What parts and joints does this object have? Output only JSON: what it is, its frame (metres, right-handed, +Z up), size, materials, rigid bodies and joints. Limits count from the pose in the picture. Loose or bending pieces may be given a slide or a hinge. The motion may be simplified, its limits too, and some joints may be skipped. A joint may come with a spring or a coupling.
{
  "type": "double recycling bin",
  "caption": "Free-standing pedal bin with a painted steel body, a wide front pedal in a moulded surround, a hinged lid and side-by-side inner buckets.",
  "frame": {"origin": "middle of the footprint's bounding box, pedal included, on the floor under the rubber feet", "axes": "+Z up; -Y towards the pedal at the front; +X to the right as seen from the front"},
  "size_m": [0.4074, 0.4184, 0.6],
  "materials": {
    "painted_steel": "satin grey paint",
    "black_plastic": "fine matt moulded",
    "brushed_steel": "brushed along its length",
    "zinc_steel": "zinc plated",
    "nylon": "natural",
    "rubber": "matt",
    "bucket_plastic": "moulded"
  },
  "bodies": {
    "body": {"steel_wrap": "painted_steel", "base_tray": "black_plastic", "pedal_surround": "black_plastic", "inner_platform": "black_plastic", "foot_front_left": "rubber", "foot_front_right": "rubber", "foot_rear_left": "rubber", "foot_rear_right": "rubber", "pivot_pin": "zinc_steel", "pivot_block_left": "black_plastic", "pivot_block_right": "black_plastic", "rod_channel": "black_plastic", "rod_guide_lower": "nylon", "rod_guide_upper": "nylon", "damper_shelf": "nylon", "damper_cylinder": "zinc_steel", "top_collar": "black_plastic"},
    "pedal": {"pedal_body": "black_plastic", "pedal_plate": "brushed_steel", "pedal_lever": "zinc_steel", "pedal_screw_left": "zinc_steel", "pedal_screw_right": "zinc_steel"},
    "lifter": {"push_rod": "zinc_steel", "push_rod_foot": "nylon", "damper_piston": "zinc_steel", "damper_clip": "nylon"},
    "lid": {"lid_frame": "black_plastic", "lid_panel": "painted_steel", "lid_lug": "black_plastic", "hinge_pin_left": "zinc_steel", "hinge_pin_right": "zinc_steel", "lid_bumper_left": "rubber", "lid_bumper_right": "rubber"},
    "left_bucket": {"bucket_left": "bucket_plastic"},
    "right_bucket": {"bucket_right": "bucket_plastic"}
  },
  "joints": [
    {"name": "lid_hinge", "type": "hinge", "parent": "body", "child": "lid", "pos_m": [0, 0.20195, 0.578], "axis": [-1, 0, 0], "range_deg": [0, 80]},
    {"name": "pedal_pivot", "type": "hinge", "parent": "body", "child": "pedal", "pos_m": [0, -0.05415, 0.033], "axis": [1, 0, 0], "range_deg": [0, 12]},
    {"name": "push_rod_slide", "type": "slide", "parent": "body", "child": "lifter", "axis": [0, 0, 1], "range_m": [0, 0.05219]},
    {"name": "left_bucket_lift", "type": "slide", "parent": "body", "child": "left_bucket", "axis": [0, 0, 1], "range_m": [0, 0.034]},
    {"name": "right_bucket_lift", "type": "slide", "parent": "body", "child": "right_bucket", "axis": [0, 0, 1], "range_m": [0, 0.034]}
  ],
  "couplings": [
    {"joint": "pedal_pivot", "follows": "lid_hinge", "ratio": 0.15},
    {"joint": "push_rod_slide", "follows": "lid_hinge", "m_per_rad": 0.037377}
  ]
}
--
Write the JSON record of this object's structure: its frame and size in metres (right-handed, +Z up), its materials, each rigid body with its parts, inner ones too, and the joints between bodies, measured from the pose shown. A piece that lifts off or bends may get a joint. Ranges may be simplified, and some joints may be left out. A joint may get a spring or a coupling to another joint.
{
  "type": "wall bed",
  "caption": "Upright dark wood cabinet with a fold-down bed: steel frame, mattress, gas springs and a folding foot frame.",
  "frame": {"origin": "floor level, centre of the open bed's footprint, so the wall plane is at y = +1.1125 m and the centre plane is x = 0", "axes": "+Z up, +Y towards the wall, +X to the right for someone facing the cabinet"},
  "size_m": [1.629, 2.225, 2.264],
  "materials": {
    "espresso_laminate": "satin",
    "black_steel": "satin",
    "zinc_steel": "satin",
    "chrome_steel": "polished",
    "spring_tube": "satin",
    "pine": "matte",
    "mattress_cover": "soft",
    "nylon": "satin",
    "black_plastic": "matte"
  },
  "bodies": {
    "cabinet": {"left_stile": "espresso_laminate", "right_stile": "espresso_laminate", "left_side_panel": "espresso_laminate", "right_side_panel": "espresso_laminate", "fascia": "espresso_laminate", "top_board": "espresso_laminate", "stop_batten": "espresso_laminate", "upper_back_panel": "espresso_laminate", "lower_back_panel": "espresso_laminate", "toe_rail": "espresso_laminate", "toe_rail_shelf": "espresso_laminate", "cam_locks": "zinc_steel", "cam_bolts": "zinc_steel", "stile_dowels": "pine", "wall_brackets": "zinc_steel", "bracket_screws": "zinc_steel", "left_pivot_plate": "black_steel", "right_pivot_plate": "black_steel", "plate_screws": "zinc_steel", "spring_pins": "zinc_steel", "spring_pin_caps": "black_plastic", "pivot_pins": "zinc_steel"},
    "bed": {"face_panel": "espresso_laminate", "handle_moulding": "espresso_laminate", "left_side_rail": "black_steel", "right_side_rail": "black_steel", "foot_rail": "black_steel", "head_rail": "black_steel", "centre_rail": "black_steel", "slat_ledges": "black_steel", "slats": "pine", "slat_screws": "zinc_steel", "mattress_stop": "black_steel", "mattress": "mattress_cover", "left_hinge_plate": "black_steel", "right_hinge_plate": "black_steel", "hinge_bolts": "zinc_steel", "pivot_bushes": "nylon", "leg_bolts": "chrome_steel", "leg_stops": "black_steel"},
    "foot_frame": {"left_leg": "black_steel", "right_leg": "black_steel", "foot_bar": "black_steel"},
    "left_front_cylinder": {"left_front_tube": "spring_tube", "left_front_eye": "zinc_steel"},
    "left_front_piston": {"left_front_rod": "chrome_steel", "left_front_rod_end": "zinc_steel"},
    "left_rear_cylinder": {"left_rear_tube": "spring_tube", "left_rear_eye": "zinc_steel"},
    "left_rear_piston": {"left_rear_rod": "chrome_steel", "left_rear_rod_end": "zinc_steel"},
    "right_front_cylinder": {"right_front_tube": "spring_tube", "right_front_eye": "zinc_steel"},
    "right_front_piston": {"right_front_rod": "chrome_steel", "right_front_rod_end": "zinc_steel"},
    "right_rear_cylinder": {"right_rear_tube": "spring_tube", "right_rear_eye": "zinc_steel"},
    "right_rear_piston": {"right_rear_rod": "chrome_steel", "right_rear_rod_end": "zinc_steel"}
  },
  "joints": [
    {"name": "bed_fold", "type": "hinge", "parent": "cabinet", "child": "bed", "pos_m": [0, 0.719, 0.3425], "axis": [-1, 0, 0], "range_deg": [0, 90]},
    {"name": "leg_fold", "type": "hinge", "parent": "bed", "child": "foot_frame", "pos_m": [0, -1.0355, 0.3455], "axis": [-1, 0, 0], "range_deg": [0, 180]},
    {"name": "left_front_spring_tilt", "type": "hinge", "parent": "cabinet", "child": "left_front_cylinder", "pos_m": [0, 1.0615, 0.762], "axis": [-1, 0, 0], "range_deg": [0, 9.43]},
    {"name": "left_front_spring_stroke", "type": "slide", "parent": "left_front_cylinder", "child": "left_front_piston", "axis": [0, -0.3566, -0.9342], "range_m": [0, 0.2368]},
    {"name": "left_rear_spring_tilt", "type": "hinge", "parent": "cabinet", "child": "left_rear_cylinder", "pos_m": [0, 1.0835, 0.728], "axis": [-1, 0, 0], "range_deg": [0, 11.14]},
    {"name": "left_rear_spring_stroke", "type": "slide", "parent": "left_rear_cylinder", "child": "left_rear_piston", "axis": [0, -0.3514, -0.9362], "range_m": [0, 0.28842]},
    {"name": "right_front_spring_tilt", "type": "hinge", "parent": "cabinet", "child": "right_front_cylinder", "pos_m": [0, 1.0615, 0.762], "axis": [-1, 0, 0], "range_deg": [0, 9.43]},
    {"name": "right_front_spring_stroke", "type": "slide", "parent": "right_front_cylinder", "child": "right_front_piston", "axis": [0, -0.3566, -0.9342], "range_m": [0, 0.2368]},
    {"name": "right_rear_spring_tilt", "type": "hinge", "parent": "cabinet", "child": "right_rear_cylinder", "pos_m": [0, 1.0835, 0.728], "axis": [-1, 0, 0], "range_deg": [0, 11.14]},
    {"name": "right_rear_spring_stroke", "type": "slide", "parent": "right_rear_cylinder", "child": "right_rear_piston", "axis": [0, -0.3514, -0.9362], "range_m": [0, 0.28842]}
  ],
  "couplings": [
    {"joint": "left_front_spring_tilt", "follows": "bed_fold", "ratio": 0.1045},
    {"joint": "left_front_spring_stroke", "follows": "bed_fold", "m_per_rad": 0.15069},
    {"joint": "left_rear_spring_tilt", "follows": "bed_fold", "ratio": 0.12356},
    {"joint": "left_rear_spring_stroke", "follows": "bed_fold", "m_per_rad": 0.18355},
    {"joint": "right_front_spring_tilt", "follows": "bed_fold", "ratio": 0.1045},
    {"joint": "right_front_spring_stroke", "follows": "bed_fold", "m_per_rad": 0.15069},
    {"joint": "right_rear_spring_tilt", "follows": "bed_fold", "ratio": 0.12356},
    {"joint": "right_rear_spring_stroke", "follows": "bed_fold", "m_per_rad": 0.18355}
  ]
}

Work to do:
Of the lines in this data, how many contain "pose"? Reply with only the number.

Written answer:
2